> **Aim of the task**:
Quote every line of the material beneath this one.

> **Information shown**:

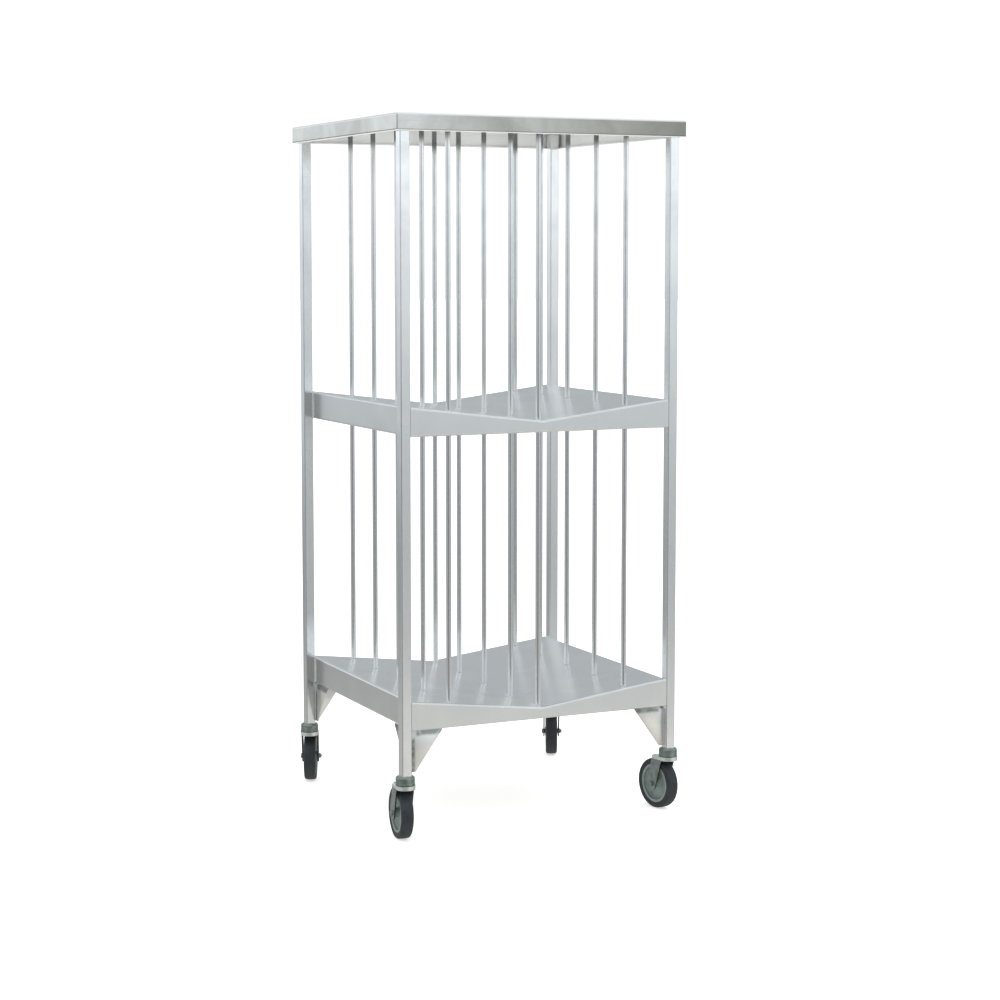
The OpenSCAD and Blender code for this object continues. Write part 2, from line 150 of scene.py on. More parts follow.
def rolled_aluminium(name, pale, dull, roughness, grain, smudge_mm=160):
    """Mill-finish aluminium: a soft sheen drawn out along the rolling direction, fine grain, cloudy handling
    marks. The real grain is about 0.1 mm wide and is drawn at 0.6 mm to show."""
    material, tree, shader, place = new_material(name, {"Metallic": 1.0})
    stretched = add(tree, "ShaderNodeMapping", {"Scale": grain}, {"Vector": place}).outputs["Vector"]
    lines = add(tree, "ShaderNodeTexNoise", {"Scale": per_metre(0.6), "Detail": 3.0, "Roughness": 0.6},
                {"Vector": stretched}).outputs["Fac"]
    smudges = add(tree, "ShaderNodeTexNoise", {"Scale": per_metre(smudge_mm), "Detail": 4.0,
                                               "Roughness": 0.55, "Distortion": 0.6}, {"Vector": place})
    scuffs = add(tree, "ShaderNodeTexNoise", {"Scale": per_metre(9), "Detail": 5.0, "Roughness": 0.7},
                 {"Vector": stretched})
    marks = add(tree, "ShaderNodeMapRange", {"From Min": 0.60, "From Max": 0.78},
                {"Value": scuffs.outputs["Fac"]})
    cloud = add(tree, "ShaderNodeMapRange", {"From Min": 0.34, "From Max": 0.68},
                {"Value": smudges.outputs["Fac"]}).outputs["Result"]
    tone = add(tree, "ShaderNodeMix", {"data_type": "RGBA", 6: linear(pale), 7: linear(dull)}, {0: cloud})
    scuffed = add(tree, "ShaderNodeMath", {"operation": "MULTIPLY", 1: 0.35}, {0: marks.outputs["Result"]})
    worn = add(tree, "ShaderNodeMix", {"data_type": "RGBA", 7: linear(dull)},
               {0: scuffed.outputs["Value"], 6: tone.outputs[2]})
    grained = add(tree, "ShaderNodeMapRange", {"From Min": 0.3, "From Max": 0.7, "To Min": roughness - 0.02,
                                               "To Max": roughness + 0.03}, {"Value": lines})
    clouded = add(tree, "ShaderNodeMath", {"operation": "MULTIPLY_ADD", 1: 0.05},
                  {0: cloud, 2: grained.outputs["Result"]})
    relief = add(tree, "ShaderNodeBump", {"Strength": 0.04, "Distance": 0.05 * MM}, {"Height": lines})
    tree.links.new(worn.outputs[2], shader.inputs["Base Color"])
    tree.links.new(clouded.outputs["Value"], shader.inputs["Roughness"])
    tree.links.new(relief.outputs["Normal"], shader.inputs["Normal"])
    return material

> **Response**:
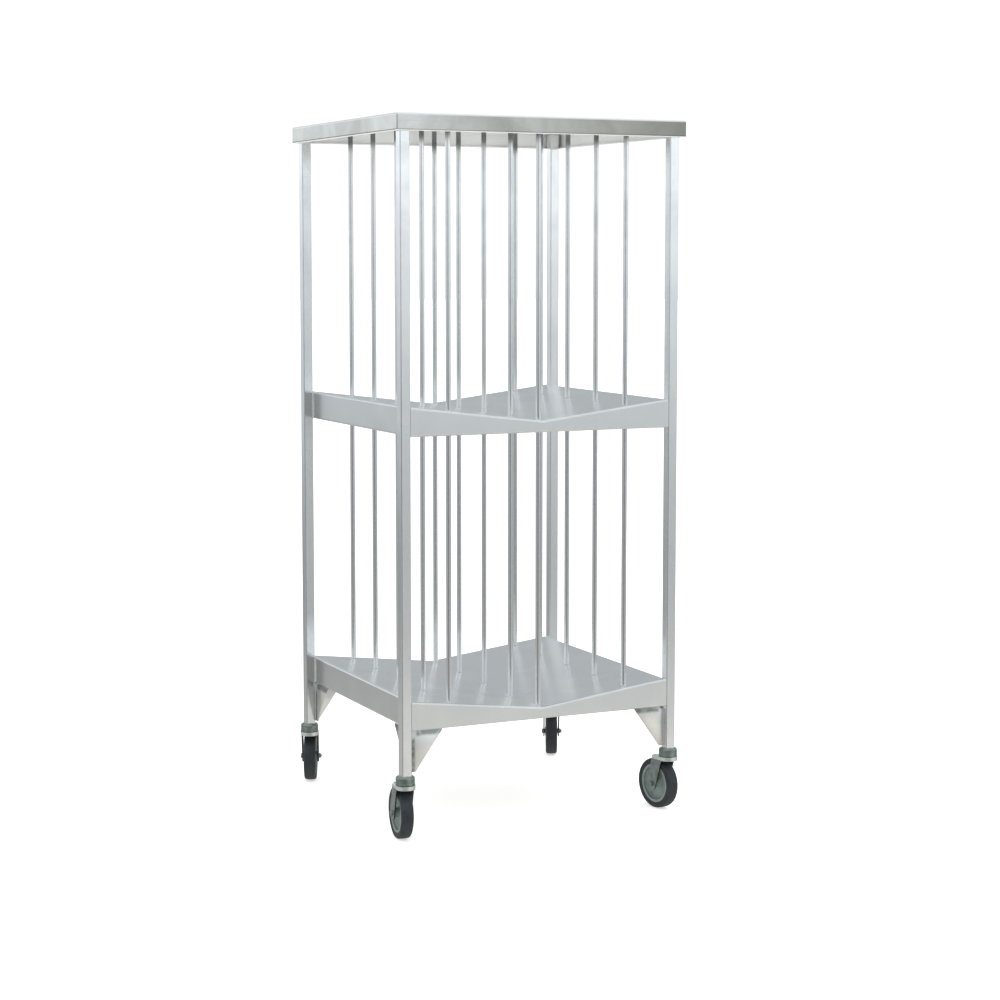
The OpenSCAD and Blender code for this object continues. Write part 2, from line 150 of scene.py on. More parts follow.
def rolled_aluminium(name, pale, dull, roughness, grain, smudge_mm=160):
    """Mill-finish aluminium: a soft sheen drawn out along the rolling direction, fine grain, cloudy handling
    marks. The real grain is about 0.1 mm wide and is drawn at 0.6 mm to show."""
    material, tree, shader, place = new_material(name, {"Metallic": 1.0})
    stretched = add(tree, "ShaderNodeMapping", {"Scale": grain}, {"Vector": place}).outputs["Vector"]
    lines = add(tree, "ShaderNodeTexNoise", {"Scale": per_metre(0.6), "Detail": 3.0, "Roughness": 0.6},
                {"Vector": stretched}).outputs["Fac"]
    smudges = add(tree, "ShaderNodeTexNoise", {"Scale": per_metre(smudge_mm), "Detail": 4.0,
                                               "Roughness": 0.55, "Distortion": 0.6}, {"Vector": place})
    scuffs = add(tree, "ShaderNodeTexNoise", {"Scale": per_metre(9), "Detail": 5.0, "Roughness": 0.7},
                 {"Vector": stretched})
    marks = add(tree, "ShaderNodeMapRange", {"From Min": 0.60, "From Max": 0.78},
                {"Value": scuffs.outputs["Fac"]})
    cloud = add(tree, "ShaderNodeMapRange", {"From Min": 0.34, "From Max": 0.68},
                {"Value": smudges.outputs["Fac"]}).outputs["Result"]
    tone = add(tree, "ShaderNodeMix", {"data_type": "RGBA", 6: linear(pale), 7: linear(dull)}, {0: cloud})
    scuffed = add(tree, "ShaderNodeMath", {"operation": "MULTIPLY", 1: 0.35}, {0: marks.outputs["Result"]})
    worn = add(tree, "ShaderNodeMix", {"data_type": "RGBA", 7: linear(dull)},
               {0: scuffed.outputs["Value"], 6: tone.outputs[2]})
    grained = add(tree, "ShaderNodeMapRange", {"From Min": 0.3, "From Max": 0.7, "To Min": roughness - 0.02,
                                               "To Max": roughness + 0.03}, {"Value": lines})
    clouded = add(tree, "ShaderNodeMath", {"operation": "MULTIPLY_ADD", 1: 0.05},
                  {0: cloud, 2: grained.outputs["Result"]})
    relief = add(tree, "ShaderNodeBump", {"Strength": 0.04, "Distance": 0.05 * MM}, {"Height": lines})
    tree.links.new(worn.outputs[2], shader.inputs["Base Color"])
    tree.links.new(clouded.outputs["Value"], shader.inputs["Roughness"])
    tree.links.new(relief.outputs["Normal"], shader.inputs["Normal"])
    return material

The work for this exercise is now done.